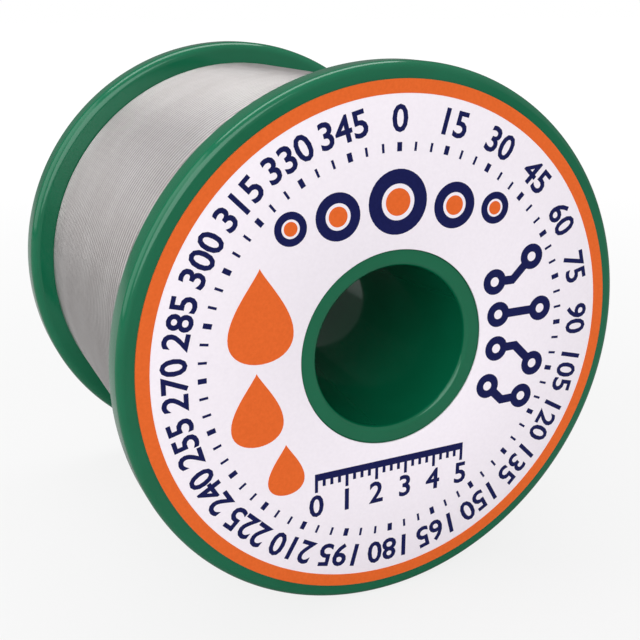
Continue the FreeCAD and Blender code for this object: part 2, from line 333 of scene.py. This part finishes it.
turned = np.arange(TURN_COUNT * STEPS_PER_TURN + 1) / STEPS_PER_TURN
angle = 2 * math.pi * turned - math.pi / 2
sway = np.sin(angle * 1.37 + 0.8) + np.sin(angle * 0.313 + 2.1) + np.sin(angle * 2.71)
lift = np.sin(angle * 1.13 + 0.5) + np.sin(angle * 0.47 + 1.2)
from_end = np.minimum(turned, TURN_COUNT - turned)
dip = DIP_DEPTH * np.cos(math.pi / 2 * np.clip(from_end / DIP_TURNS, 0, 1)) ** 2
centre_y = CORE_LOW[1] + WIRE_RADIUS + TURN_PITCH * turned + STRAY * sway / 3
centre_radius = WINDING_RADIUS - WIRE_RADIUS - STRAY * (1 + lift / 2) / 4 - dip
around_wire = np.linspace(0, 2 * math.pi, SIDES, endpoint=False)
out = np.cos(around_wire)[None] * WIRE_RADIUS + centre_radius[:, None]
wire_points = np.stack([
    out * np.cos(angle)[:, None],
    centre_y[:, None] + np.sin(around_wire)[None] * WIRE_RADIUS,
    out * np.sin(angle)[:, None],
], axis=-1)
row, column = np.meshgrid(np.arange(len(angle) - 1), np.arange(SIDES), indexing="ij")
next_column = (column + 1) % SIDES
wire_faces = np.stack([
    row * SIDES + column,
    row * SIDES + next_column,
    (row + 1) * SIDES + next_column,
    (row + 1) * SIDES + column,
], axis=-1).reshape(-1, 4)
first_end = list(range(SIDES))[::-1]
last_end = list(range((len(angle) - 1) * SIDES, len(angle) * SIDES))
top_layer = mesh_piece(
    "top_layer", wire_points, wire_faces.tolist() + [first_end, last_end], solder_metal)
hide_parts("outer_winding")


# Labels: discs of coated paper stuck on the flanges' faces, punched to clear the bore tube.

LABEL_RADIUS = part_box("front_label")[1][0]
LABEL_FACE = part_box("rear_label")[1][1]
LABEL_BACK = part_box("rear_label")[0][1]
LABEL_HOLE = TUBE_RADIUS + 0.05 * MM
PAPER_ROUNDING = 0.05 * MM
PAPER_SHADE = (0.89, 0.83, 0.895, 1)
PAPER_WHITE = (0.92, 0.86, 0.925, 1)

label_paper, tree, shader, place = new_material("coated_label_paper", Specular_IOR_Level=0.3)
fibre = spread_to(tree, noise_of(tree, place, 0.4 * MM, 4), 0, 1)
tree.links.new(
    blend_colours(tree, fibre, PAPER_SHADE, PAPER_WHITE), shader.inputs["Base Color"])
tree.links.new(
    spread_to(tree, noise_of(tree, place, 2.5 * MM, 3), 0.42, 0.55), shader.inputs["Roughness"])
raise_surface(tree, shader, noise_of(tree, place, 0.2 * MM, 3), 0.002 * MM)

for node, name, side in [("front_label", "front_paper", -1), ("rear_label", "rear_paper", 1)]:
    corners = [
        (LABEL_HOLE, side * LABEL_BACK, 0),
        (LABEL_RADIUS, side * LABEL_BACK, 0),
        (LABEL_RADIUS, side * LABEL_FACE, PAPER_ROUNDING),
        (LABEL_HOLE, side * LABEL_FACE, PAPER_ROUNDING),
    ]
    label = turned_piece(name, rounded_outline(corners[::side], 4), label_paper, around=360)
    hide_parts(node)


# Printed borders: an orange stripe of ink round each label's edge, run off the cut. All ink
# stands a little over the paper, and reaches half as far into it, so that nothing lies flush.

INK_HEIGHT = 0.02 * MM
INK_ROOT = 0.01 * MM
BORDER_WIDTH = 1.5 * MM
BORDER_FOOT = LABEL_BACK + 0.005 * MM


def ink(name, dark, bright):
    """Printing ink whose coverage varies with the paper's fibres."""
    material, tree, shader, place = new_material(name, Specular_IOR_Level=0.1)
    coverage = spread_to(tree, noise_of(tree, place, 0.3 * MM, 4), 0, 1)
    tree.links.new(blend_colours(tree, coverage, dark, bright), shader.inputs["Base Color"])
    sheen = spread_to(tree, noise_of(tree, place, 2.5 * MM, 3), 0.38, 0.5)
    tree.links.new(sheen, shader.inputs["Roughness"])
    raise_surface(tree, shader, noise_of(tree, place, 0.2 * MM, 3), 0.002 * MM)
    return material


orange_ink = ink("orange_ink", (0.74, 0.125, 0.021, 1), (0.80, 0.142, 0.026, 1))
navy_ink = ink("navy_ink", (0.006, 0.008, 0.068, 1), (0.008, 0.011, 0.082, 1))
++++
Nothing outside the span should appear: copy exactly from the line with "hide_parts(node)" through the line with "BORDER_FOOT = LABEL_BACK + 0.005 * MM".

▶ **Answer in full**
    hide_parts(node)


# Printed borders: an orange stripe of ink round each label's edge, run off the cut. All ink
# stands a little over the paper, and reaches half as far into it, so that nothing lies flush.

INK_HEIGHT = 0.02 * MM
INK_ROOT = 0.01 * MM
BORDER_WIDTH = 1.5 * MM
BORDER_FOOT = LABEL_BACK + 0.005 * MM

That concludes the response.